Eye icon: Clicking this icon navigates to the detailed view of the selected dataset
Upload icon: Clicking this icon opens a dialog for uploading a new version of the dataset

Uploading a Dataset Version

After clicking the upload icon, a dialog will appear allowing you to upload a specific version of your dataset:

Dataset Version Dialog

To complete the upload process:

Select the appropriate category for your dataset
Choose the file type (e.g., CSV, JSON, Excel)
Select the file from your local system
Click the upload button located at the bottom right of the dialog

Configuring Dataset Version Features

After successfully uploading a dataset version, the system will automatically extract its features, and a new dialog will appear:

Dataset Version Feature Dialog

In this dialog, you'll need to configure each detected feature by specifying:

Functionality: How the feature will be used in your models (feature, target, metadata, or index)
Value Type: The nature of the values (categorical, numerical, text, etc.)
Data Type: The technical data type (integer, float, string, boolean, etc.)

Exploring the Dataset Detail Page

The dataset detail page provides comprehensive information about your data asset, organized in a user-friendly layout:

Data Overview Page

The top section contains information cards displaying key dataset attributes, while the main content area presents an overview of your dataset's characteristics and metrics.

For additional context on any field, hover your cursor over the information icons (ⓘ) to reveal helpful tooltips with explanations and guidance.

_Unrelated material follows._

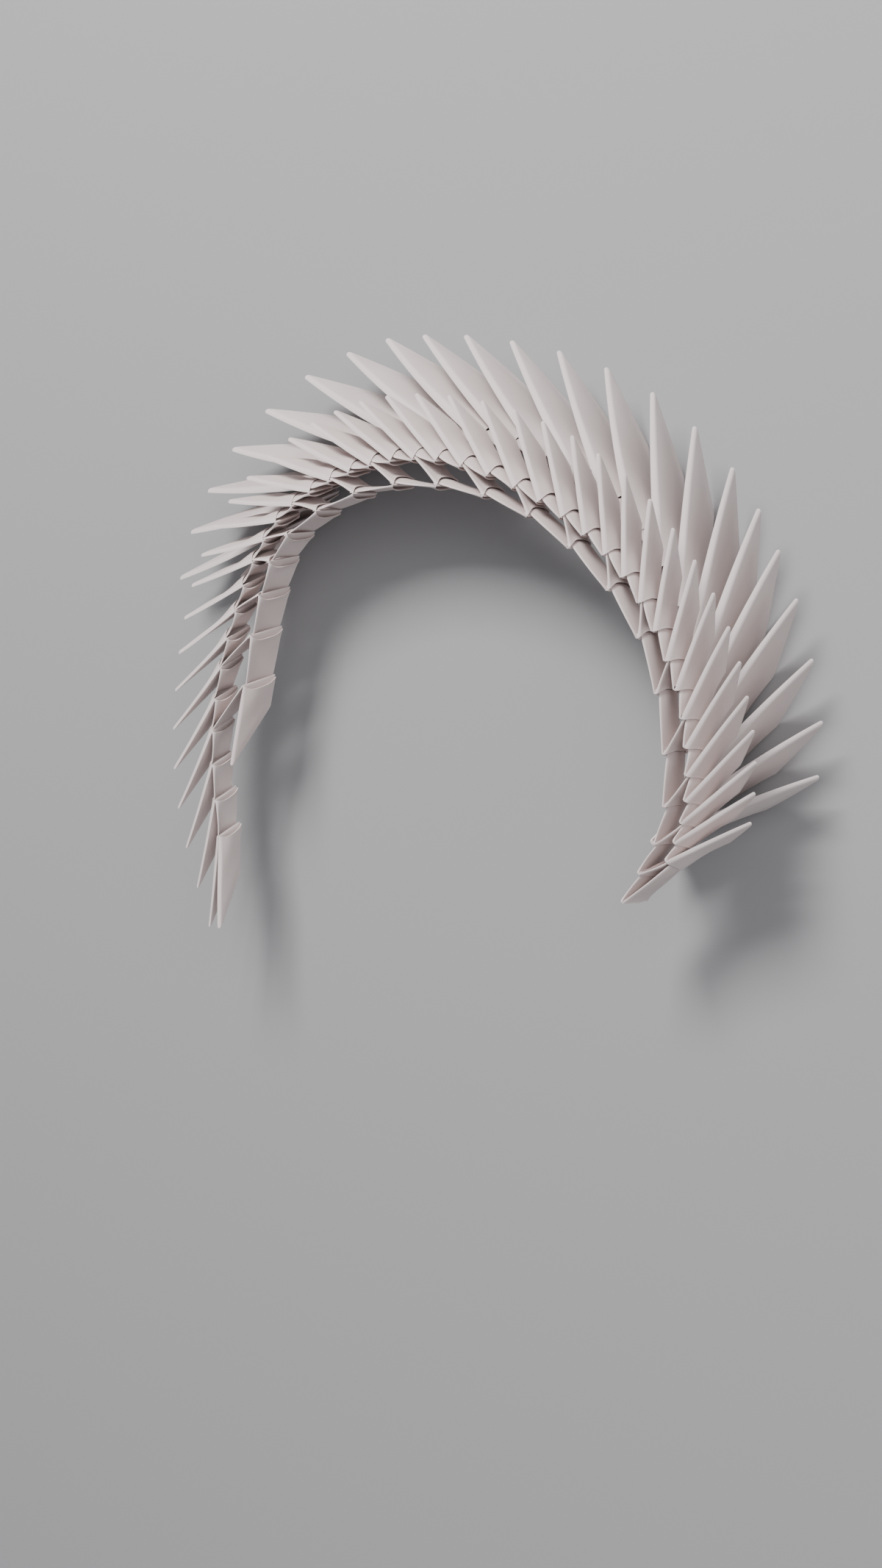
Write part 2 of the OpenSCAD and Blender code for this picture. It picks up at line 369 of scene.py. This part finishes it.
        u0 = (rise / np.maximum(reach, 4))[:, None]
        uo = u0 + (1 - u0) * RUN[None]
        c, tg, sd = centre(uo, half(uo))
        wall_out = c + sd * half(uo)[..., None]
        rim = wall_out[:, 0]
        f0 = (fold / np.maximum(reach, 3))[:, None]
        ui = f0 + (1 - f0) * RUN[None]
        c2, _, sd2 = centre(ui, half(ui))
        wall_in = c2 - sd2 * half(ui)[..., None]
        one = np.ones((K, 1))
        ce, te, se = centre(one, half(one))
        he = half(one)[..., None]
        tip_pts = ce + te * he * 0.95 * np.cos(ARC)[None, :, None] + se * he * np.sin(ARC)[None, :, None]
        return wall_out, tip_pts, wall_in, root, rim

    def pocket(d, s, root, rim, depth):
        """Inside of a mouth, from the outer rim to the bottom and back."""
        w = np.minimum(0.36, root * 0.55)
        lo, hi = w, 2 * root - w
        mc = (lo + hi) / 2
        deep = 0.3 + depth * np.sin(np.pi * np.clip(t, 0.02, 0.98)) ** 0.7
        k = POCKET[None]
        q = (1 - k) ** 0.9
        start = rim - s * w[:, None]
        low = np.minimum(mc, body * E * 0.9)
        bottom = base + d * deep[:, None] + s * low[:, None]
        out_side = start[:, None] * q[..., None] + (1 - q)[..., None] * bottom[:, None] \
            + d * ((k - (1 - q)) * deep[:, None])[..., None]
        in_side = base[:, None] + d * (k * deep[:, None])[..., None] + s * (low[:, None] + (lo - low)[:, None] * q)[..., None]
        return out_side, in_side[:, :-1][:, ::-1]

    o_out, o_tip, o_in, o_root, o_rim = leaf(outer, seat.o, seat.so, seat.mouth)
    i_out, i_tip, i_in, i_root, i_rim = leaf(inner, seat.i, seat.si, LEAF)
    po_out, po_in = pocket(seat.o, seat.so, o_root, o_rim, 13.0 if big else 8.5)
    pi_out, pi_in = pocket(seat.i, seat.si, i_root, i_rim, 4.5)
    slit = base + mid * spine[:, None]
    back = base - mid * (0.42 * E)[:, None]
    ring = np.concatenate([
        o_out, o_tip, o_in[:, ::-1], slit[:, None], i_in, i_tip[:, ::-1], i_out[:, ::-1],
        pi_out, pi_in, back[:, None], po_in[:, ::-1], po_out[:, ::-1]], axis=1)
    n = ring.shape[1]
    # how strongly a point lies on a fold or rim, for the painted highlight along the card's folds and cut rims
    edge = np.repeat((1 - np.clip(np.minimum(z, W - z) / (fr * 1.5), 0, 1))[:, None], n, 1)
    nr = len(RUN)
    rim = np.zeros(n)
    rim[0] = 1
    rim[n - 1] = 1
    edge = np.maximum(edge, rim[None] * 0.8)
    inside = np.zeros(n)
    first = 2 * nr + 5 + 1 + 2 * nr + 5
    inside[first:] = 1
    quads = []
    for k in range(K - 1):
        for j in range(n):
            a, b = k * n + j, k * n + (j + 1) % n
            quads.append((a, b, b + n, a + n))
    caps = [tuple(range(n))[::-1], tuple((K - 1) * n + j for j in range(n))]
    pts = risen(ring.reshape(-1, 3), seat.foot)
    tones = np.full(len(pts), tone)
    return pts, quads + caps, edge.reshape(-1), np.tile(inside, K), tones


# ---------------------------------------------------------------------------
# Lowest and middle points of the CAD modules give the shift to the row frame
# ---------------------------------------------------------------------------
lo, hi = Vector(cad_box[0]), Vector(cad_box[1])


def corners_of(seat, out_len, in_len, in_cut):
    """Outer points of a CAD module: only these can reach the lowest or widest place."""
    pts = []
    for k, (sh, sm, sl) in enumerate(((0, 0.25, 0.4), (0.45, 1, 1), (1, 0.55, 0.6))):
        b = seat.foot - seat.up * sh * seat.width
        oc, ic = seat.mouth / 2, LEAF / 2
        oh, ih = oc * sm, ic * sl
        eo, ei = min(0.6, oh * 0.8), 0.3 * sl
        for q in (1, -1):
            pts.append(b + seat.so * (oc + q * oh))
            pts.append(b + seat.o * out_len[k] + seat.so * (oc + q * eo))
            pts.append(b + seat.si * (ic + q * ih))
            pts.append(b + seat.i * (in_len[k] + q * ei * in_cut) + seat.si * (ic + q * ei))
    return list(risen(pts, seat.foot))


def spike_len(length, width):
    return [length, length - 0.45 * SLANT * width, length - SLANT * width]


def tongue(n):
    return [n - 0.6, n - 0.3, n - 0.6 - 0.8]


def skew(a, b):
    return math.tan(math.radians(min(max(turn(b, a), -50), 50)))


every = []
for i in range(1, N_MID + 1):
    v, last = mid_run(i), i == N_MID
    every += corners_of(mid_seat(i), spike_len(SHORT, NARROW),
                        spike_len(SHORT, NARROW) if last else tongue(np.linalg.norm(v)),
                        0 if last else skew(v, mid_aim(i + 1)))
for i in range(N_OUT):
    v, last = out_run(i), i == N_OUT - 1
    every += corners_of(out_seat(i), spike_len(LONG, WIDE),
                        spike_len(END_LEAF, WIDE / 2) if last else tongue(np.linalg.norm(v)),
                        0 if last else skew(v, out_aim(i + 1)))
every = np.array(every)
SHIFT = np.array([-(every[:, 0].min() + every[:, 0].max()) / 2, -(every[:, 1].min() + every[:, 1].max()) / 2, -every[:, 2].min()])
print("SHIFT", SHIFT, "CAD box", [round(v * 1000, 2) for v in lo], [round(v * 1000, 2) for v in hi])


# ---------------------------------------------------------------------------
# Card material
# ---------------------------------------------------------------------------
def card_material(name, colour, grain):
    m = bpy.data.materials.new(name)
    m.use_nodes = True
    nt = m.node_tree
    n, l = nt.nodes, nt.links
    n.clear()
    out = n.new("ShaderNodeOutputMaterial")
    bsdf = n.new("ShaderNodeBsdfPrincipled")
    l.new(bsdf.outputs[0], out.inputs[0])
    bsdf.inputs["Roughness"].default_value = 0.82
    bsdf.inputs["Specular IOR Level"].default_value = 0.22
    bsdf.inputs["Sheen Weight"].default_value = 0.08
    bsdf.inputs["Sheen Roughness"].default_value = 0.6
    tc = n.new("ShaderNodeTexCoord")
    # mottling of the sheet, broad and faint
    broad = n.new("ShaderNodeTexNoise")
    broad.inputs["Scale"].default_value = 46
    broad.inputs["Detail"].default_value = 5
    l.new(tc.outputs["Object"], broad.inputs["Vector"])
    ramp = n.new("ShaderNodeValToRGB")
    ramp.color_ramp.elements[0].position = 0.3
    ramp.color_ramp.elements[0].color = (colour[0] * 0.93, colour[1] * 0.905, colour[2] * 0.9, 1)
    ramp.color_ramp.elements[1].position = 0.7
    ramp.color_ramp.elements[1].color = (*colour, 1)
    l.new(broad.outputs["Fac"], ramp.inputs["Fac"])
    # each module a touch lighter or darker
    tone = n.new("ShaderNodeAttribute")
    tone.attribute_name = "tone"
    hsv = n.new("ShaderNodeHueSaturation")
    l.new(ramp.outputs["Color"], hsv.inputs["Color"])
    l.new(tone.outputs["Fac"], hsv.inputs["Value"])
    # folds and cut rims are painted paler, a painted highlight where the rounded folds catch the light
    edge = n.new("ShaderNodeAttribute")
    edge.attribute_name = "edge"
    mix = n.new("ShaderNodeMix")
    mix.data_type = "RGBA"
    mix.inputs["B"].default_value = (min(colour[0] * 1.13, 1), min(colour[1] * 1.14, 1), min(colour[2] * 1.15, 1), 1)
    l.new(edge.outputs["Fac"], mix.inputs["Factor"])
    l.new(hsv.outputs["Color"], mix.inputs["A"])
    l.new(mix.outputs["Result"], bsdf.inputs["Base Color"])
    # felt-like tooth and fine fibres of the card
    fine = n.new("ShaderNodeTexNoise")
    fine.inputs["Scale"].default_value = grain
    fine.inputs["Detail"].default_value = 6
    fine.inputs["Roughness"].default_value = 0.62
    l.new(tc.outputs["Object"], fine.inputs["Vector"])
    mp = n.new("ShaderNodeMapping")
    mp.inputs["Scale"].default_value = (1900, 420, 900)
    mp.inputs["Rotation"].default_value = (0.4, 0.2, 0.9)
    l.new(tc.outputs["Object"], mp.inputs["Vector"])
    fibre = n.new("ShaderNodeTexNoise")
    fibre.inputs["Scale"].default_value = 1.0
    fibre.inputs["Detail"].default_value = 3
    l.new(mp.outputs["Vector"], fibre.inputs["Vector"])
    b1 = n.new("ShaderNodeBump")
    b1.inputs["Strength"].default_value = 0.22
    b1.inputs["Distance"].default_value = 0.0001
    l.new(fine.outputs["Fac"], b1.inputs["Height"])
    b2 = n.new("ShaderNodeBump")
    b2.inputs["Strength"].default_value = 0.12
    b2.inputs["Distance"].default_value = 0.0001
    l.new(fibre.outputs["Fac"], b2.inputs["Height"])
    l.new(b1.outputs["Normal"], b2.inputs["Normal"])
    l.new(b2.outputs["Normal"], bsdf.inputs["Normal"])
    return m


MATS = {
    "inner": card_material("card_inner", (0.66, 0.575, 0.56), 1500),
    "middle": card_material("card_middle", (0.67, 0.59, 0.575), 1500),
    "outer": card_material("card_outer", (0.66, 0.59, 0.578), 1400),
}


def add_run(row, number, modules):
    verts, faces, edges, insides, tones = [], [], [], [], []
    count = 0
    for pts, fs, e, ins, tn in modules:
        verts.append(pts)
        faces += [tuple(v + count for v in f) for f in fs]
        edges.append(e)
        insides.append(ins)
        tones.append(tn)
        count += len(pts)
    v = (np.concatenate(verts) + SHIFT) * MM
    me = bpy.data.meshes.new(f"card_{row}_row_{number}")
    me.from_pydata(v.tolist(), [], faces)
    me.validate()
    # point attributes: a painted highlight on folds and rims, and a random tone for each module
    for name, data in (("edge", edges), ("tone", tones)):
        at = me.attributes.new(name, "FLOAT", "POINT")
        at.data.foreach_set("value", np.concatenate(data).astype(np.float32))
    me.polygons.foreach_set("use_smooth", [True] * len(me.polygons))
    me.set_sharp_from_angle(angle=math.radians(38))
    me.materials.append(MATS[row])
    me.update()
    ob = bpy.data.objects.new(f"card_{row}_row_{number}", me)
    bpy.context.scene.collection.objects.link(ob)
    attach(ob, "root")
    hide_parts(f"{row}_row_{number}")
    return ob


def tone():
    return 1.0 + 0.02 * float(rng.normal())


IN_RUNS = [(0, 5), (6, 10), (11, 15), (16, 19)]
MID_RUNS = [(1, 7), (8, 13), (14, 20), (21, 27), (28, 33), (34, 39)]
OUT_RUNS = [(0, 4), (5, 8), (9, 12), (13, 17), (18, 21)]
pieces = []
for k, (a, b) in enumerate(IN_RUNS):
    mods = []
    for i in range(a, b + 1):
        goal = ("into", mid_seat(1), "out") if i == 0 else ("into", mid_seat(IN_GOALS[i]), "in")
        nxt = ("spike", END_LEAF) if i == N_IN - 1 else ("into", in_seat(i + 1), "out")
        mods.append(build_module(in_seat(i), goal, nxt, tone()))
    pieces.append(add_run("inner", k + 1, mods))
for k, (a, b) in enumerate(MID_RUNS):
    mods = []
    for i in range(a, b + 1):
        nxt = ("spike", SHORT) if i == N_MID else ("into", mid_seat(i + 1), "out")
        mods.append(build_module(mid_seat(i), ("spike", SHORT), nxt, tone()))
    pieces.append(add_run("middle", k + 1, mods))
for k, (a, b) in enumerate(OUT_RUNS):
    mods = []
    for i in range(a, b + 1):
        nxt = ("spike", END_LEAF) if i == N_OUT - 1 else ("into", out_seat(i + 1), "out")
        mods.append(build_module(out_seat(i), ("spike", LONG), nxt, tone()))
    pieces.append(add_run("outer", k + 1, mods))

# ---------------------------------------------------------------------------
# Floor, light and camera
# ---------------------------------------------------------------------------
fm = bpy.data.materials.new("floor")
fm.use_nodes = True
fb = fm.node_tree.nodes["Principled BSDF"]
fb.inputs["Base Color"].default_value = (0.36, 0.36, 0.37, 1)
fb.inputs["Roughness"].default_value = 0.9
fb.inputs["Specular IOR Level"].default_value = 0.15
me = bpy.data.meshes.new("floor")
R = 6.0
me.from_pydata([(-R, -R, 0), (R, -R, 0), (R, R, 0), (-R, R, 0)], [], [(0, 1, 2, 3)])
me.materials.append(fm)
floor = bpy.data.objects.new("floor", me)
floor.location = (0, 0, -0.0002)
bpy.context.scene.collection.objects.link(floor)

yaw = math.radians(34)
right = Vector((math.cos(yaw), 0, -math.sin(yaw)))
upv = Vector((0, 1, 0))
toward = Vector((math.sin(yaw), 0, math.cos(yaw)))
front_z = SHIFT[2]
eye = Vector(((475.3 + SHIFT[0]) * MM, (-51.6 + SHIFT[1]) * MM, (front_z + 704.7) * MM))
cam = bpy.data.cameras.new("camera")
cam.sensor_width = 36
cam.lens = 36 * 3400 / 2133
cam.clip_start = 0.01
cam.clip_end = 50
co = bpy.data.objects.new("camera", cam)
co.matrix_world = Matrix.Translation(eye) @ Matrix((right, upv, toward)).transposed().to_4x4()
bpy.context.scene.collection.objects.link(co)
bpy.context.scene.camera = co


def area(name, where, size, watts, colour=(1, 1, 1)):
    d = bpy.data.lights.new(name, "AREA")
    d.shape = "SQUARE"
    d.size = size
    d.energy = watts
    d.color = colour
    o = bpy.data.objects.new(name, d)
    where = Vector(where)
    o.matrix_world = Matrix.Translation(where) @ (where - Vector((0, 0, 0.02))).to_track_quat("Z", "Y").to_matrix().to_4x4()
    bpy.context.scene.collection.objects.link(o)
    return o


key_dir = -0.55 * right + 0.85 * upv + 0.75 * toward
area("key", key_dir.normalized() * 1.5, 0.55, 32, (1.0, 0.985, 0.965))
area("fill", (right * 0.9 + toward * 0.9 - upv * 0.2).normalized() * 1.8, 1.2, 7, (0.98, 0.98, 1.0))
area("front", (toward + upv * 0.25 + right * 0.1).normalized() * 1.6, 0.9, 6, (1.0, 0.99, 0.98))
world = bpy.data.worlds.new("world")
world.use_nodes = True
world.node_tree.nodes["Background"].inputs["Color"].default_value = (0.95, 0.96, 1.0, 1)
world.node_tree.nodes["Background"].inputs["Strength"].default_value = 0.36
bpy.context.scene.world = world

This feature helps ensure you understand the purpose of each field and how to properly complete them in the future.

Remember that while some fields are mandatory, others are optional and can be edited at any time as your understanding of the dataset evolves.

Detailed Field Guidance

When creating or editing a data asset, use the following guidelines to complete each field effectively:

Name: Provide a descriptive name for the dataset to easily identify it within the AI system (e.g., "Customer Purchase Data 2023").
Category: Select the data category that best represents the dataset.
Source: Specify the origin of the data. This helps clarify data ownership and accessibility.
Characteristics: Describe the characteristics of the dataset. This helps define the nature of the data for usage considerations (e.g., "streamed real-time sensor data").
Demographics & Biases: Describe the demographics of data subjects represented in the dataset and note any known or potential biases. This can include age, gender, location, or other demographic indicators relevant to the dataset (e.g., "contains data primarily from users aged 18-35 in urban areas").
Data Rights: Specify any data rights or restrictions, such as personally identifiable information (PII) or copyright considerations, to ensure compliance with legal and ethical standards (e.g., "contains PII, restricted under GDPR").
Prior Handling: Describe any previous uses of the data and any conformity checks with privacy or security requirements that have been applied. This helps in understanding any past data processing (e.g., "data was previously anonymized and validated for security compliance").
Metadata: Provide additional details about data labeling, tagging, or any processes used to enhance the data quality (e.g., "labeled for sentiment analysis with accuracy checks in place").
Provenance: Document the origin or lineage of the data, explaining where it was sourced or how it was generated. This information is essential for traceability and data validation (e.g., "data collected from user surveys conducted in Q1 2023").

Managing Dataset Versions

Navigate to the Versions tab to view all uploaded versions of your dataset:

Data Versions Tab

For each dataset version, you'll see a row in the table with three action icons on the far right:

Eye icon: View detailed information about this specific dataset version
Delete icon: Remove this version of the dataset
Download icon: Download a copy of this dataset version to your local system

Dataset Version Detail Pages

When you click on the eye icon for a specific version, you'll access a detailed view with three primary tabs:

1. Overview Tab (Default View)

Data Versions Overview Page

The Overview tab provides:

Feature management capabilities, allowing you to modify how features are classified and used
Visual distributions of your data features through appropriate charts based on data types
Key metrics summarizing dataset characteristics
Automated alerts highlighting potential issues, particularly correlations between features that might impact model performance

2. Bias & Fairness Tab

Data Versions Overview Page

This tab is essential for responsible AI development and allows you to:

View all features in your dataset (excluding target variables)
Click on any feature name to open a configuration dialog
Define value ranges that should be considered "privileged" for bias detection
Set parameters for fairness monitoring in models built using this dataset

By properly configuring these settings, you can proactively identify and address potential biases before they manifest in deployed AI systems.